Prompt - From the entries that follow, gather each line holding the word "before".

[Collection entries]
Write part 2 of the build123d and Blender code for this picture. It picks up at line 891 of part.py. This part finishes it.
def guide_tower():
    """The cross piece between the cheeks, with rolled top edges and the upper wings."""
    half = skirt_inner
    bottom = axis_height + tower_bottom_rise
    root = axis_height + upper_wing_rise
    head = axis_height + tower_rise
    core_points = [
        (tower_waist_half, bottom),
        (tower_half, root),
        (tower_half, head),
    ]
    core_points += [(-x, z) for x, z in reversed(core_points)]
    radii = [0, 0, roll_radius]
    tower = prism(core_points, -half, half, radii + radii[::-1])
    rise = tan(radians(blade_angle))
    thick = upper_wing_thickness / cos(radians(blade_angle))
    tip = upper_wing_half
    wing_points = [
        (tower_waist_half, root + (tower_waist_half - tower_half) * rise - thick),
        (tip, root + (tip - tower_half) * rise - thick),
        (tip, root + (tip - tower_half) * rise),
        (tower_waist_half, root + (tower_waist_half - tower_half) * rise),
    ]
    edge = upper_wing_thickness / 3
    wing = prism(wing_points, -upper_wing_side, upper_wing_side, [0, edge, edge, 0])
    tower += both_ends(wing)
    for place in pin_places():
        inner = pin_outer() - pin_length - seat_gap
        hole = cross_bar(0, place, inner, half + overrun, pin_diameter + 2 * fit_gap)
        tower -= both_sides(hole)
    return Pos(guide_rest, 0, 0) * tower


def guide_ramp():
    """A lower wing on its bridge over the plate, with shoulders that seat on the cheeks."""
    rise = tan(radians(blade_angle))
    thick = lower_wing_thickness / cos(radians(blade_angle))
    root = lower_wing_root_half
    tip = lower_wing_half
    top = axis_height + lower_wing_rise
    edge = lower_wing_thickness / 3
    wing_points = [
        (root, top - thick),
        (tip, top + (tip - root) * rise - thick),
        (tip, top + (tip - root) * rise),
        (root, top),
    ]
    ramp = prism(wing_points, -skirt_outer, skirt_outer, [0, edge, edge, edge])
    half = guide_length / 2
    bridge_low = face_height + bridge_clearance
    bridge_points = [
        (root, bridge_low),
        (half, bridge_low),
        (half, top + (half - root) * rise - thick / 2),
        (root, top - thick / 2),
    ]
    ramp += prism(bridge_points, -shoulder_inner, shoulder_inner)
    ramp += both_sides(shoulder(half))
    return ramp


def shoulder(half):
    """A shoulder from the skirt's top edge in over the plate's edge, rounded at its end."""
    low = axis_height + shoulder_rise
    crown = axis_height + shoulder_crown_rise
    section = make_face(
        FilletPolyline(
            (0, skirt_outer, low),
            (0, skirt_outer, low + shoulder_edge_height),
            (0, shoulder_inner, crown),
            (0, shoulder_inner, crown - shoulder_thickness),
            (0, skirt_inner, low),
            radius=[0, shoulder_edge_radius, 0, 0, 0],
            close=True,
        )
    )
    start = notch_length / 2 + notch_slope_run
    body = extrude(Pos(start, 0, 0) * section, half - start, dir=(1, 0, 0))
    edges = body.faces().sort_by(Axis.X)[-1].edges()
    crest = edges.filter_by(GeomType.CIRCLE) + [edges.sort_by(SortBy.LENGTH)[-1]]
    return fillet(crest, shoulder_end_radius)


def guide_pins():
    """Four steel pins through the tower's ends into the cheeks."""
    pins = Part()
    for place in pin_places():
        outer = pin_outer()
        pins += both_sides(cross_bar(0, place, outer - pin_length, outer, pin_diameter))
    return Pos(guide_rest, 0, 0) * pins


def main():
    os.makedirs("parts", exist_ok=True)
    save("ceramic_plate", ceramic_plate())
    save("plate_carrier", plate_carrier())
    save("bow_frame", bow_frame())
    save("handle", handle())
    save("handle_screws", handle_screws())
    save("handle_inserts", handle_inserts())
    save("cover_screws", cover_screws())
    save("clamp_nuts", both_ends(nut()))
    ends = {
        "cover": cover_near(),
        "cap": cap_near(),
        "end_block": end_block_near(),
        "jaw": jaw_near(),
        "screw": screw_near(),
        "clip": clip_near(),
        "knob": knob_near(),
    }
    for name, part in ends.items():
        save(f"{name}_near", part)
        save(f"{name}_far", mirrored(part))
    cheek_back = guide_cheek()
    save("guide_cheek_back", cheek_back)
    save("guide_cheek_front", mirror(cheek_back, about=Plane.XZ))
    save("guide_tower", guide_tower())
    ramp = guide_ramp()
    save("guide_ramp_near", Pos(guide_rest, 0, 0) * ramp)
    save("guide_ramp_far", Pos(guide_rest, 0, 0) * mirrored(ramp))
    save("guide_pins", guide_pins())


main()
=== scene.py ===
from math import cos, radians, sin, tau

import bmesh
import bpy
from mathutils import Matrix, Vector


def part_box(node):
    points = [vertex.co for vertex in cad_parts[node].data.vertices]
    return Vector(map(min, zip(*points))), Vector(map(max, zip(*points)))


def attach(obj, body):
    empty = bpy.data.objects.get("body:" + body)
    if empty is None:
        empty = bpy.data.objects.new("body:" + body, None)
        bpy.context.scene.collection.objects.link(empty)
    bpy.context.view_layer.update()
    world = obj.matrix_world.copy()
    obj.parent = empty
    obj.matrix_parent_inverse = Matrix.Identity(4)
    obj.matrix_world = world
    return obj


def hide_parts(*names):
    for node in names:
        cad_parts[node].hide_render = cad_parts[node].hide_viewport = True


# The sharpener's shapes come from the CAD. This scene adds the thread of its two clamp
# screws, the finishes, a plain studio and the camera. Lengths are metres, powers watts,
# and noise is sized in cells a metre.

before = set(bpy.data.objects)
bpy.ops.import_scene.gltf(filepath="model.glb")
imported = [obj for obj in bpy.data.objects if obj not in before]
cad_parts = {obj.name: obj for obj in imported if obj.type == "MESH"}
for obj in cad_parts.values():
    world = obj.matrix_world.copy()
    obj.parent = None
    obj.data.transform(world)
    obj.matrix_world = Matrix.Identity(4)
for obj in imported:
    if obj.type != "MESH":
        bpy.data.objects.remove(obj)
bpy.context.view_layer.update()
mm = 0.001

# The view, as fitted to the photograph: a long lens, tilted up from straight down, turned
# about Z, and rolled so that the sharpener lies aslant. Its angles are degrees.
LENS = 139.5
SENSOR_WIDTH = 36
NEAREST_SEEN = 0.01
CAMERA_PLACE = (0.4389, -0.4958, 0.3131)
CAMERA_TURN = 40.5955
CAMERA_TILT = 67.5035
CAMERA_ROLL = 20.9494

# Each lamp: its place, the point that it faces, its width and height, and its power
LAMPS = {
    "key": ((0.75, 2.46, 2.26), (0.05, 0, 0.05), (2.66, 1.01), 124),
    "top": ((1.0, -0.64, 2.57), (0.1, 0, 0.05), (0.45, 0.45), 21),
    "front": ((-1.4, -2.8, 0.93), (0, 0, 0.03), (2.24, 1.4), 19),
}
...
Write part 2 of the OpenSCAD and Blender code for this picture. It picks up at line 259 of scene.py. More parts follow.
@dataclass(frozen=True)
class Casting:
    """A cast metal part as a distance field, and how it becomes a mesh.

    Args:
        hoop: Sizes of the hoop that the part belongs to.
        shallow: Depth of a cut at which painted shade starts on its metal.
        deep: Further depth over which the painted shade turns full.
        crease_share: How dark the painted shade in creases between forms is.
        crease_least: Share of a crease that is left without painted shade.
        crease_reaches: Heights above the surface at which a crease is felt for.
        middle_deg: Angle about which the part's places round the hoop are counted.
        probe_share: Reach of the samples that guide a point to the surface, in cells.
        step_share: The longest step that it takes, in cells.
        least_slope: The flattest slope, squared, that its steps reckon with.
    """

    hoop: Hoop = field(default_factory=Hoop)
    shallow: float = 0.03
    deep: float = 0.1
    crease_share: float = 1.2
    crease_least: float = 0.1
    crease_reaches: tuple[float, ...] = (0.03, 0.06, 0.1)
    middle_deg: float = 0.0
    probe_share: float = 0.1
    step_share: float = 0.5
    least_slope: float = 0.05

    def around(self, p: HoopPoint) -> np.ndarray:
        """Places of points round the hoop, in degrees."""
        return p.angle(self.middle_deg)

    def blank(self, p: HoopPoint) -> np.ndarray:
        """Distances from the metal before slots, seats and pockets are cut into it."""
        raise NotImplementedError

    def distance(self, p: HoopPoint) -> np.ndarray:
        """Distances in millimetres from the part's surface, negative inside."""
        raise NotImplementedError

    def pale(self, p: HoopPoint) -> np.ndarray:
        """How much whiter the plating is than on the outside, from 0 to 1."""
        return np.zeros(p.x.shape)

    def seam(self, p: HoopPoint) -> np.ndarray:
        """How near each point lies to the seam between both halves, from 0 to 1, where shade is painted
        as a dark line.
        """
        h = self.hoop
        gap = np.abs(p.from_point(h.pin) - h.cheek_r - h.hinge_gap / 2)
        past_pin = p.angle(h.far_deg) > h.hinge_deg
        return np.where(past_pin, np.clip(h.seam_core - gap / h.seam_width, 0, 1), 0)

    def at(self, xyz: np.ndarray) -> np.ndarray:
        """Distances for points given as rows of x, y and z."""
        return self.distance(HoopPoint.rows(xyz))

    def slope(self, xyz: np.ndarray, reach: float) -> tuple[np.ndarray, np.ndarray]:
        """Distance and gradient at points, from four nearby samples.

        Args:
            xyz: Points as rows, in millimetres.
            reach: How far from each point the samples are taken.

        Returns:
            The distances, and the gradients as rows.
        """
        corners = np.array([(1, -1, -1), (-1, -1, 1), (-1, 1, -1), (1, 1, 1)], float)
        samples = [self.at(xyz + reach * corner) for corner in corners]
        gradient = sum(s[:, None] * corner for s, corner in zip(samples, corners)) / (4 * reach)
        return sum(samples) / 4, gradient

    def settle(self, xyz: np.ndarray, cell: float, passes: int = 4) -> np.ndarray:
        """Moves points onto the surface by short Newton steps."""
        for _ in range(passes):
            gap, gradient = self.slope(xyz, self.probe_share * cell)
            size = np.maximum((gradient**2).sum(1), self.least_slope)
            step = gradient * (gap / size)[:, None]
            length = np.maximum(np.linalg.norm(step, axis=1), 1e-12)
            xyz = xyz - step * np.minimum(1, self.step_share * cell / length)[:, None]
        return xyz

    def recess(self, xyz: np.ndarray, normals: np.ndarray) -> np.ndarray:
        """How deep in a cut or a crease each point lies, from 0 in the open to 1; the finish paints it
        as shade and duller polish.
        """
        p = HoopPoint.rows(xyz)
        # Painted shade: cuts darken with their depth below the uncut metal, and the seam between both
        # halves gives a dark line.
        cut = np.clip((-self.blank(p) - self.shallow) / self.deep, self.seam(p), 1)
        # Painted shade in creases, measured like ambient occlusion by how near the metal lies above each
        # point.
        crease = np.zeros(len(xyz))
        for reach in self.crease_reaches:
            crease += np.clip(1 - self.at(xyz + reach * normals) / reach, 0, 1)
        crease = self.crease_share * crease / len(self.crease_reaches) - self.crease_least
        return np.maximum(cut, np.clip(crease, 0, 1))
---
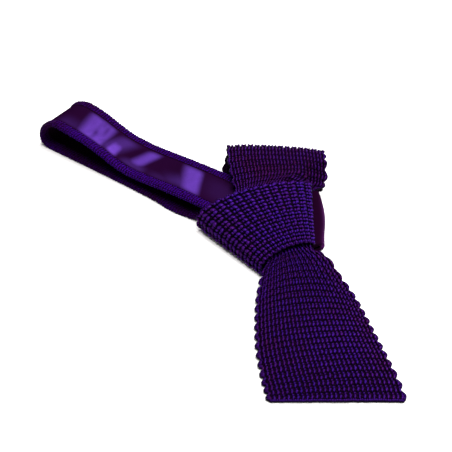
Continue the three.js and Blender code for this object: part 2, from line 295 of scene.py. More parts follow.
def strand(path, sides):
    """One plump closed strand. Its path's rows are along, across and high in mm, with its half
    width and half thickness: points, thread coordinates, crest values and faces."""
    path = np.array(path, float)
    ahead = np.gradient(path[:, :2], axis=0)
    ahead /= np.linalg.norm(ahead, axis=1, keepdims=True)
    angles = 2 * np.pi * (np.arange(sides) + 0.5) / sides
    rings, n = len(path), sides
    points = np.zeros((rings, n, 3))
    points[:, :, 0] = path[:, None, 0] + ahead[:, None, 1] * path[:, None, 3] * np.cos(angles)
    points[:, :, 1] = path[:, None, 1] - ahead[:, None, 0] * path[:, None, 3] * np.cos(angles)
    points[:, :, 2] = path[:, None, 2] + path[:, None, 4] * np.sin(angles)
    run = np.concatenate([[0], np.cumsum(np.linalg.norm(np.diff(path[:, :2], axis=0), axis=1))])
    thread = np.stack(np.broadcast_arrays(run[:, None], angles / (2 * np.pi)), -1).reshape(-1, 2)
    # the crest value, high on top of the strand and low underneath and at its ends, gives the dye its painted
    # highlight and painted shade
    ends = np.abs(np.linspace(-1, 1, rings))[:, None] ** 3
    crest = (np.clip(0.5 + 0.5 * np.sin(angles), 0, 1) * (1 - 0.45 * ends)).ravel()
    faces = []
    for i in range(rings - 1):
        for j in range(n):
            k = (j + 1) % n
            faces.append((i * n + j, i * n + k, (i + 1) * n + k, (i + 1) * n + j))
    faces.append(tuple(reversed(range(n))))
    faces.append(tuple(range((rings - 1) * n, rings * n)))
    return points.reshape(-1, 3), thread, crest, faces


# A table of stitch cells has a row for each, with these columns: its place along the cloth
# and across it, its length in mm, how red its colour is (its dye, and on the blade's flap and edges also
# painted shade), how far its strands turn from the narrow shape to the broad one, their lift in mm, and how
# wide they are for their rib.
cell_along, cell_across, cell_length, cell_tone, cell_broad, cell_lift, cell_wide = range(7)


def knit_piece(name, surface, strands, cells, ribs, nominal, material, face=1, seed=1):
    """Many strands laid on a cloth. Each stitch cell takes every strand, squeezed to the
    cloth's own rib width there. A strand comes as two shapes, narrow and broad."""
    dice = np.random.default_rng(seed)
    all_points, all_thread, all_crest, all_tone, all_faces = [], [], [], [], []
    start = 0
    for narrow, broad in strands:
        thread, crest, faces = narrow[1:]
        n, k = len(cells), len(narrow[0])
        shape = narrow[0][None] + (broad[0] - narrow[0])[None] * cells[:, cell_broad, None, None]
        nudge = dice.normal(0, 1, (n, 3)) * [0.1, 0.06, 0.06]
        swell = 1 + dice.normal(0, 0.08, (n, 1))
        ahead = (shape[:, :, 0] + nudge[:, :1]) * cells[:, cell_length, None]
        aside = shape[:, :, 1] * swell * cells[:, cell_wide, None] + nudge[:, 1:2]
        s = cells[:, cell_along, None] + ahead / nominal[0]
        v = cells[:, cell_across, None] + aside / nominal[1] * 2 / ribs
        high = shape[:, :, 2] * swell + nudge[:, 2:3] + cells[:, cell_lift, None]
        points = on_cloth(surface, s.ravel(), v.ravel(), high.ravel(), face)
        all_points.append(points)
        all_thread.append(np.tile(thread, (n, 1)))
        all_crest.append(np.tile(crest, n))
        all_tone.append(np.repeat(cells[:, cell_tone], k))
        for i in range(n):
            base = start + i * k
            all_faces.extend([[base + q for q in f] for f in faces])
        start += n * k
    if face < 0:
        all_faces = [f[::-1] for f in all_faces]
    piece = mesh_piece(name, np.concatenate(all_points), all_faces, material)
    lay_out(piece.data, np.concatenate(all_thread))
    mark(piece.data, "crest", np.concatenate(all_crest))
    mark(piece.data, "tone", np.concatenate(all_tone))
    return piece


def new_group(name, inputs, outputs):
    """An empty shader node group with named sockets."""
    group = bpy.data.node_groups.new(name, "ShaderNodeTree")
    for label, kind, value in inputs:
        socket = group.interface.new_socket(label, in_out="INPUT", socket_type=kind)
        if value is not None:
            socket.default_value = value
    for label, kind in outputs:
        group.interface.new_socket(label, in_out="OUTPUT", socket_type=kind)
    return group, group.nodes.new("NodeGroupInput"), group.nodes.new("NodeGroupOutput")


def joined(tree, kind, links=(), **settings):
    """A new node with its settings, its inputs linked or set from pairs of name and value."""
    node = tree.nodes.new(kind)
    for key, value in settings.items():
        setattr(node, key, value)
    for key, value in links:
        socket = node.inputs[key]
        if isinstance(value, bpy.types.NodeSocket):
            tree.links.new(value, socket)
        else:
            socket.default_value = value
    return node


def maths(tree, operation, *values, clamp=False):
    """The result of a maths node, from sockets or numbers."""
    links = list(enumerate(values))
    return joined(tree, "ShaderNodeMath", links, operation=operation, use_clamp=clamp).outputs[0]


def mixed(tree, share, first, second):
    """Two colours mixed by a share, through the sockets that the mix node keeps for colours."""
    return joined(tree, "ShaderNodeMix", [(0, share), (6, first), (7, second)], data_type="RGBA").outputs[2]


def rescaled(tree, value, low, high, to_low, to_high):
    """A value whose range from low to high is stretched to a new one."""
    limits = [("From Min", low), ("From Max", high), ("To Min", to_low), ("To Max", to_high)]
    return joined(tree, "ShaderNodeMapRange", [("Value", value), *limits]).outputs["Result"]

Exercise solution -
before = set(bpy.data.objects)
imported = [obj for obj in bpy.data.objects if obj not in before]
        """Distances from the metal before slots, seats and pockets are cut into it."""